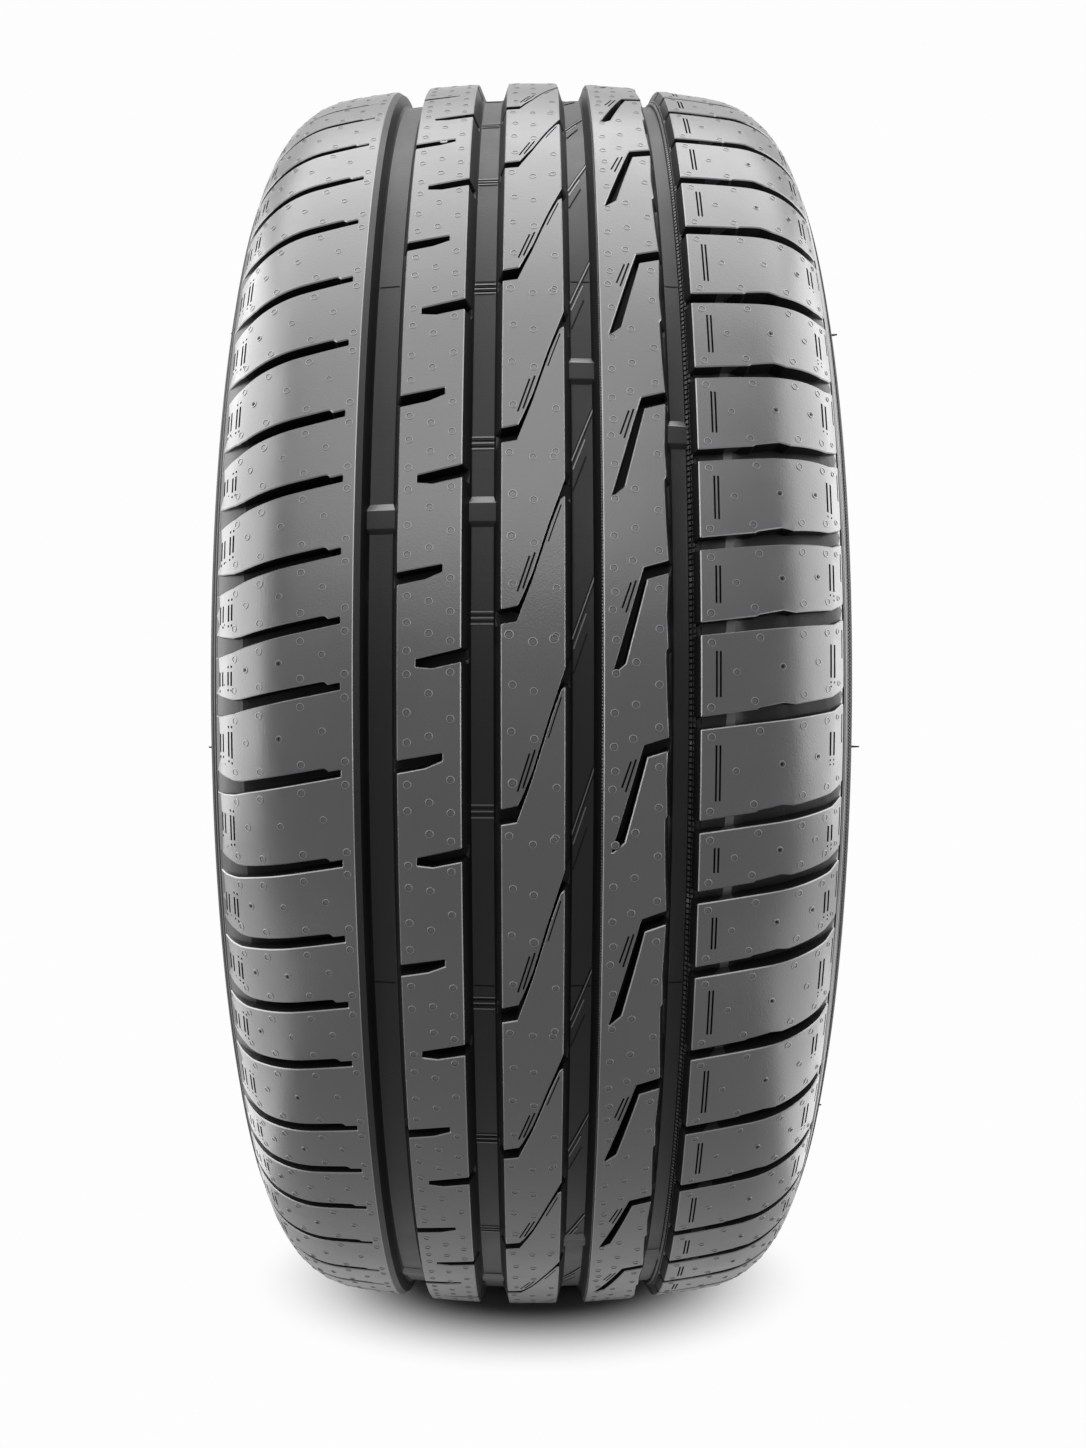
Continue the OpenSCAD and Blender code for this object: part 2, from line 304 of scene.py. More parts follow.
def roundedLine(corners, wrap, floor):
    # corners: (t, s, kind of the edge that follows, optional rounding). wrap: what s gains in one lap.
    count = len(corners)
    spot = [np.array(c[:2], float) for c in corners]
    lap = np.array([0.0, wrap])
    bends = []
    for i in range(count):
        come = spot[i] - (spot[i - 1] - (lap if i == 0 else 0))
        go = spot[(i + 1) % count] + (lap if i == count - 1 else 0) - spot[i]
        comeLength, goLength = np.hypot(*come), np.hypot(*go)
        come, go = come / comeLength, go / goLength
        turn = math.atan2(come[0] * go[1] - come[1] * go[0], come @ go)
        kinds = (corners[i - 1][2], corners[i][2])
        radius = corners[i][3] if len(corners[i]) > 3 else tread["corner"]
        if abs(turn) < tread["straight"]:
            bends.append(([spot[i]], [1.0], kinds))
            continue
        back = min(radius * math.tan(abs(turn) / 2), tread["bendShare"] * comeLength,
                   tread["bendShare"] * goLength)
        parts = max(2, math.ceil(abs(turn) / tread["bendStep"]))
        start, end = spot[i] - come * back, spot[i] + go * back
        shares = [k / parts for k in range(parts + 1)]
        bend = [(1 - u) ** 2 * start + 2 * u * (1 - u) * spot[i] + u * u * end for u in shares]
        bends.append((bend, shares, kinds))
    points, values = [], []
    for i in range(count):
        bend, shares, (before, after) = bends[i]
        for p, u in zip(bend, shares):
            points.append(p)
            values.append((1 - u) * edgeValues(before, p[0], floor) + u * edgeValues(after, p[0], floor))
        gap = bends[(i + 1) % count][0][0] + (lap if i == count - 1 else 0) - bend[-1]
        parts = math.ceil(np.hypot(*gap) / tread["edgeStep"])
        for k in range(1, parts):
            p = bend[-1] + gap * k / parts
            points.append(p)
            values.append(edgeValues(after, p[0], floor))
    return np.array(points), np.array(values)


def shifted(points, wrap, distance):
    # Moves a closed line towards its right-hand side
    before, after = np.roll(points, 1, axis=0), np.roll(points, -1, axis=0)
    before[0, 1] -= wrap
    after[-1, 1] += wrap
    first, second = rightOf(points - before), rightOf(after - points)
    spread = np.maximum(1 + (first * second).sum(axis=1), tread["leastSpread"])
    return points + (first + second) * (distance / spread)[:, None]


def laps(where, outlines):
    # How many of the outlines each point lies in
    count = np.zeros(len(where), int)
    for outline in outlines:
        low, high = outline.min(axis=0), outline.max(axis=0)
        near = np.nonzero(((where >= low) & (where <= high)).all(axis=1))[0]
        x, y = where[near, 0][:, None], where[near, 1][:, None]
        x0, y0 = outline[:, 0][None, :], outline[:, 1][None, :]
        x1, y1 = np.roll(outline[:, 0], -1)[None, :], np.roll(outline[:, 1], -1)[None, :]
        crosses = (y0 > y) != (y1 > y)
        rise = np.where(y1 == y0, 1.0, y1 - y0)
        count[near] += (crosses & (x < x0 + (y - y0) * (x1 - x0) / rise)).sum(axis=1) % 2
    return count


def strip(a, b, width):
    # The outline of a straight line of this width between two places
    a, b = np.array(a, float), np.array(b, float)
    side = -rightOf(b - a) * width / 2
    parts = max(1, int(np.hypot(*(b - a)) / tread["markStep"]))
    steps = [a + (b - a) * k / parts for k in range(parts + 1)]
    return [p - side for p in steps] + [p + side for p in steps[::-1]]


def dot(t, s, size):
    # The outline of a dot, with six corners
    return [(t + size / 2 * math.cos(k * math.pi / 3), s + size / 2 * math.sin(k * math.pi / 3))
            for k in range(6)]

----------

WHAT TO PRODUCE: Where a line above holds the string "this", show that line.

TASK RESPONSE:
Continue the OpenSCAD and Blender code for this object: part 2, from line 304 of scene.py. More parts follow.
    # The outline of a straight line of this width between two places